━━━━━ Dataset content
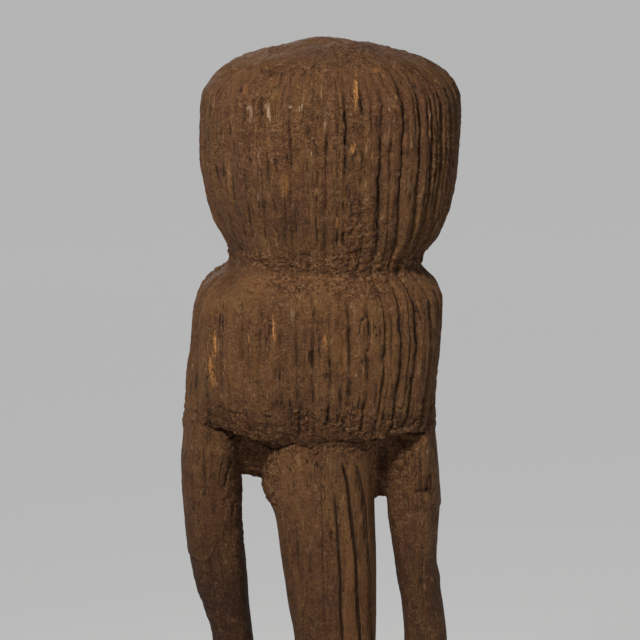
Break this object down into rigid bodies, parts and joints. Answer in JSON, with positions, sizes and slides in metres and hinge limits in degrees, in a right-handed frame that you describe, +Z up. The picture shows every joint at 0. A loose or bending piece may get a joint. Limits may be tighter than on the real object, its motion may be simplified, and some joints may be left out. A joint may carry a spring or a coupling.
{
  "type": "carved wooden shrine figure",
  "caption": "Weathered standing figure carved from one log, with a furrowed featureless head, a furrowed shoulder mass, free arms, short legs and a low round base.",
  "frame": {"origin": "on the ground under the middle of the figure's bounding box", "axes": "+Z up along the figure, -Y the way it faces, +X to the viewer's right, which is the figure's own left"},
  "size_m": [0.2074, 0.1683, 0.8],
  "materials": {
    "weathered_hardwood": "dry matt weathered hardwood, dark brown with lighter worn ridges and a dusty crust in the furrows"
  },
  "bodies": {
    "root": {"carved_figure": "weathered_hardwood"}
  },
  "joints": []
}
━━━━━━━━━━
Copy out the data shown above without altering anything.

Written solution:
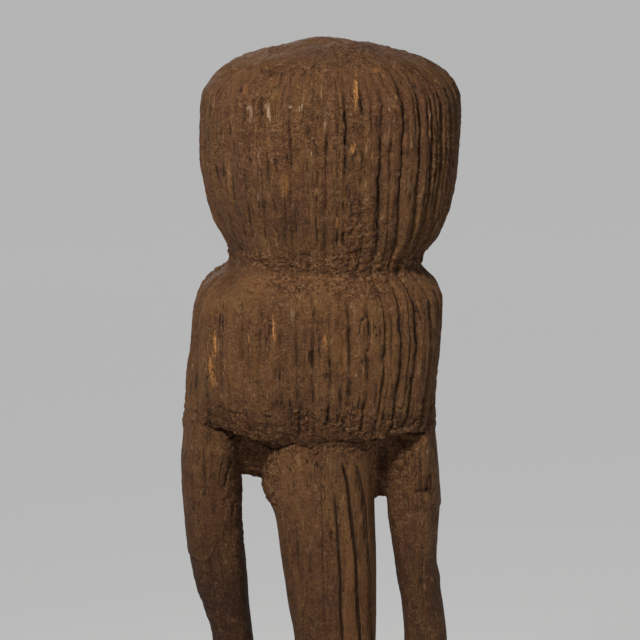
Break this object down into rigid bodies, parts and joints. Answer in JSON, with positions, sizes and slides in metres and hinge limits in degrees, in a right-handed frame that you describe, +Z up. The picture shows every joint at 0. A loose or bending piece may get a joint. Limits may be tighter than on the real object, its motion may be simplified, and some joints may be left out. A joint may carry a spring or a coupling.
{
  "type": "carved wooden shrine figure",
  "caption": "Weathered standing figure carved from one log, with a furrowed featureless head, a furrowed shoulder mass, free arms, short legs and a low round base.",
  "frame": {"origin": "on the ground under the middle of the figure's bounding box", "axes": "+Z up along the figure, -Y the way it faces, +X to the viewer's right, which is the figure's own left"},
  "size_m": [0.2074, 0.1683, 0.8],
  "materials": {
    "weathered_hardwood": "dry matt weathered hardwood, dark brown with lighter worn ridges and a dusty crust in the furrows"
  },
  "bodies": {
    "root": {"carved_figure": "weathered_hardwood"}
  },
  "joints": []
}